Professor Christopher Hodges, chairman of the independent Horizon compensation advisory board, said it was a “momentous day for Britain”. He added: “What strikes me is not just that it is important in relation to finally getting justice and fairness and steps towards closure for all the victims.

“The British public have responded to this.

“And it says something deeply fundamental about British values that everyone knows this is not right.”

Conservative MP Duncan Baker, who used to work as a postmaster, said the Post Office should be forced to reveal how much money it “stole” from “innocent men and women”.

He said it will run into hundreds of millions of pounds and the organisation should be forced to publish “the grand scale of how much money they stole”.

The furore has put the spotlight on ministers responsible for the Post Office since warnings about software flaws emerged in around 2010.

Tory ­deputy chairman Lee Anderson took aim at Liberal Democrat leader Sir Ed Davey who was Postal Affairs Minister between 2010 and early 2012.

There have been 19 ministers from all the three main parties in the post since 1999. Mr Anderson told the Commons Sir Ed has called for the resignation of more than 30 prominent people in the UK who have made mistakes in their job so he “should take his own advice and start by clearing his desk, clearing his diary and clear off”.

Serving Post Office Minister Kevin Hollinrake admitted the Government’s approach is not “foolproof”.

He said: “The risk is that instead of unjust convictions, we shall end up with unjust acquittals and we just do not know how many.

“As far as possible, we want to avoid guilty people walking away with hundreds of thousands of pounds of public money. But we cannot make the provision of ­compensation subject to a detailed examination of guilt.”

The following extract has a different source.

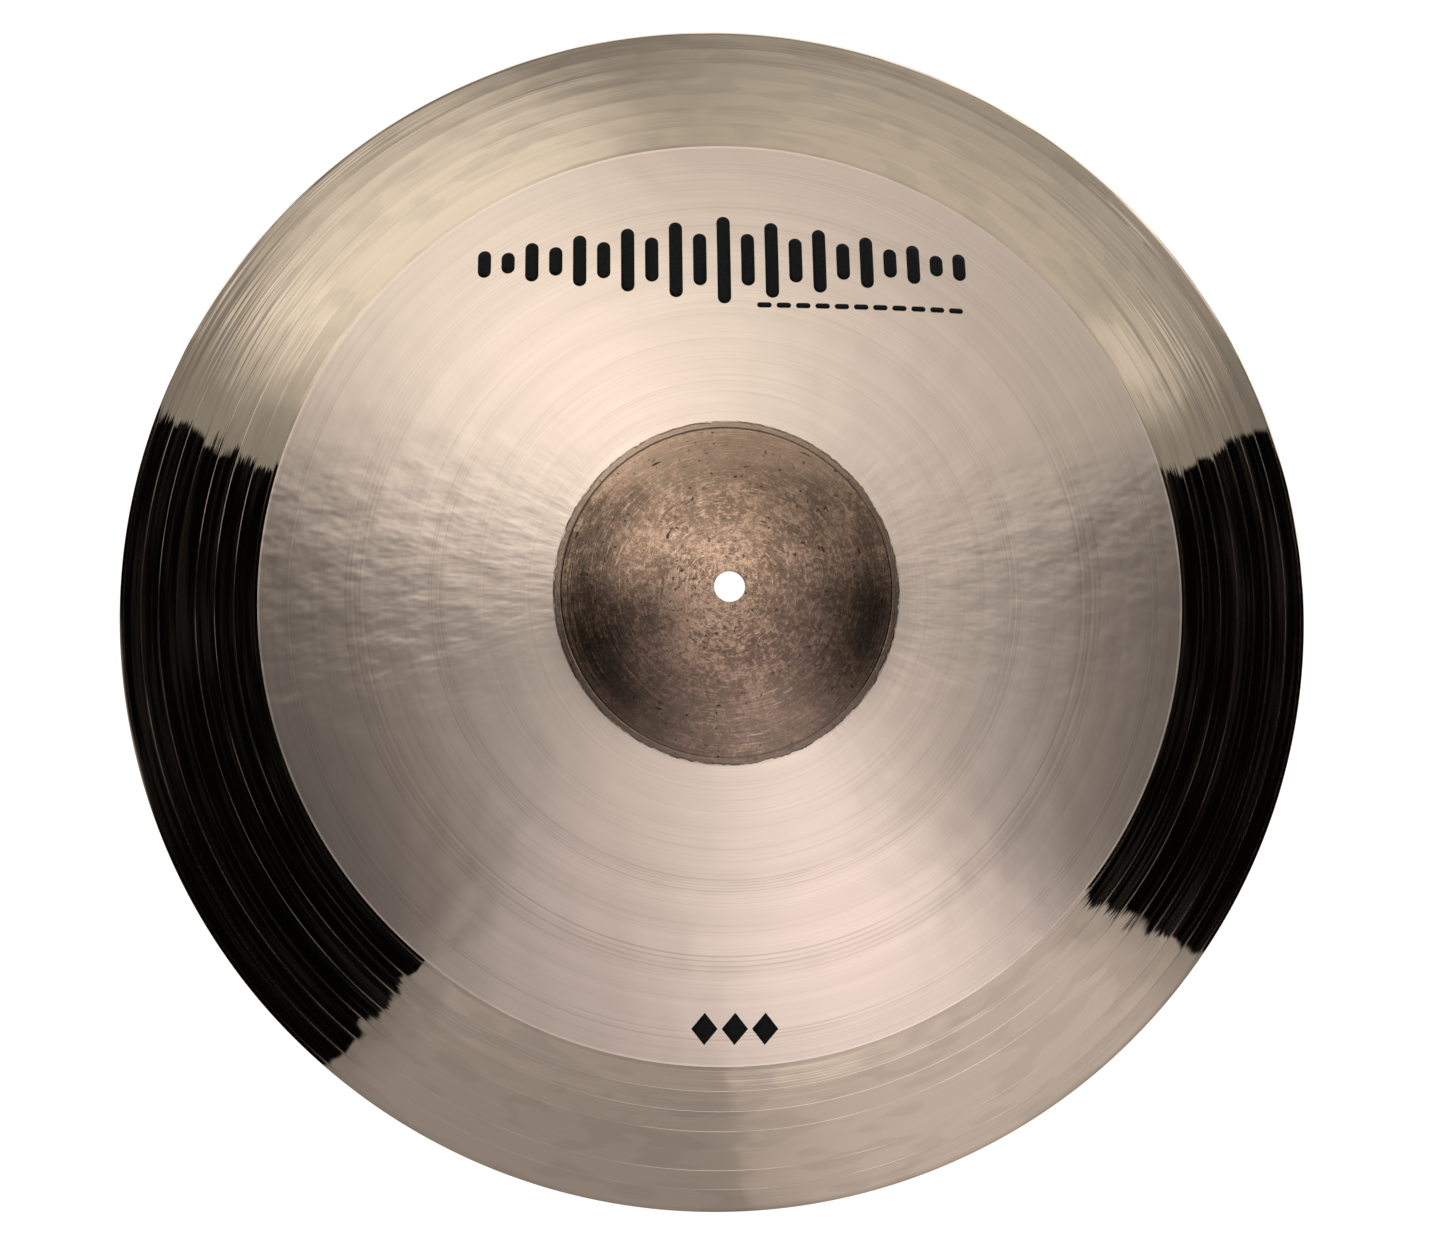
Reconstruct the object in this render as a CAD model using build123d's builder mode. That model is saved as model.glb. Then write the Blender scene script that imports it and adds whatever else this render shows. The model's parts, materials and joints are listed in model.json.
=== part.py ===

As a safeguard, those involved will be required to sign a statement saying they did not commit the crime of which they were accused.

By signing the document they become eligible for the £600,000 compensation payment already available to people cleared via the courts. Anyone found to have falsely signed it will be subject to prosecution for fraud.

Comment – Christopher Head

The announcement about the overturning of convictions was very welcome.

We cannot allow many hundreds of people to carry a conviction when they are innocent. The judicial process cannot cope.

If we were to continue down that route, it may take a decade or longer to get them overturned and many may not be alive to see that happen.

If it means a couple of bad apples fall through the net, then we have to accept that
as a necessary cost of a greater good.

This will unlock the door to compensation for all these people and allow them to begin the journey of trying to rebuild their lives in as much as a monetary award can allow them to do.

It should not have taken an ITV drama to galvanise mass public outrage, to back the Government into a corner and to force it to act.

This scandal has caused a loss of trust in our justice system. Even when you were innocent the system was not able to exonerate you.

A culture in which corporate reputation is far more important than the damage to the individual cannot be allowed to continue. People were willing to go to extreme lengths to prevent the truth coming out. The Post Office was a prime example of that.

It is time for compensation to be delivered on the most generous terms after the suffering and trauma these postmasters have suffered.

This was an injustice on an industrial scale by the Post Office, once one of the nation’s most trusted brands.

As the sole shareholder the Government was responsible for operational oversight of Post Office Ltd. It failed.

Compensation must restore these traumatised postmasters to the financial position they would have been in had the scandal not happened. Anything less would be an insult.